Basically what the designer of this has done has pulled the background color from these images and found their edges. Or so it seems…
I don’t know. I’ve been fooling around with this for about a week now. If anyone can take a normal pic:
and figure out how to apply that effect in an easy and consistent way, I’d be super appreciative.
Bah I was lying anyway, I used Color Range to get the edges, but screened it the same way.
Looked about the same.
Anyway, its not the exact effect I’m looking for.
It doesn’t have that notebook xray look. More like a glowing edge look…
Brightness +50, Black and White, Invert
But those actions don’t work at all with real pictures, only sketches.
Any suggestions on how to get a real picture to look a lot like a notebook sketch (refer to sketch.jpg)?
Well, i mean, there is a difference between an image that has been illustrated solely for this kind of effect, and taking a picture and molesting it into the effect… and since you want to be able to do this to a wide variety of images, quickly, the end result will be vague
I disagree, a photo isn’t a blue print, a blue print is the skeleton of a photo…
these have to be manually designed to get the proper effect, otherwise, like i said, you’re just molesting something into something it is not supposed to be, which could turn out to be sloppy
Lets see your method simp, is it able to be batch applied to a group of images?
[QUOTE=fasterthanlight™;2337532]I disagree, a photo isn’t a blue print, a blue print is the skeleton of a photo…
these have to be manually designed to get the proper effect, otherwise, like i said, you’re just molesting something into something it is not supposed to be, which could turn out to be sloppy
Lets see your method simp, is it able to be batch applied to a group of images?[/QUOTE]
I have no method, I just figured I’d say the most vague thing I could think of and see what people would say :lol:
I agree with both of you…unless it’s a suitable picture in the first place, then no amount of messing with Photoshop’s filters will produce an ideal result. However, as Simplistik says, if you think outside the box it’s possible to produce a reasonable result from any picture - mostly by manually using the pen tool to apply the trace effects rather than using Photoshop’s edge-finding filter.
Like everything else in life (including drawing an original blueprint) it takes time and effort to produce a decent result.

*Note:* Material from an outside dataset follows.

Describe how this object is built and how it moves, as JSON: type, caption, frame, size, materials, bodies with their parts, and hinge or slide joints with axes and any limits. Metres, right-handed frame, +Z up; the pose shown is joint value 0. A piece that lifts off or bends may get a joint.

[quote=glosrfc;2337605]I agree with both of you…unless it’s a suitable picture in the first place, then no amount of messing with Photoshop’s filters will produce an ideal result. However, as Simplistik says, if you think outside the box it’s possible to produce a reasonable result from any picture - mostly by manually using the pen tool to apply the trace effects rather than using Photoshop’s edge-finding filter.
Like everything else in life (including drawing an original blueprint) it takes time and effort to produce a decent result.[/quote]
I tried tracing an image and applying a chalky-ish brush, but it looks pretty silly. I really think the only way to do this is to use a REAL sketch.
Which will suck…
Because then I’ll need a lightbox…
And flatten my flat-screen monitor?
THAT’S JUST CRAZY ENOUGH TO WORK!!!
Edit: Just tried it. Thanks for tricking me into scratching my monitor all to hell! You should’ve specified not to use knives to trace with. Jeez… You owe me.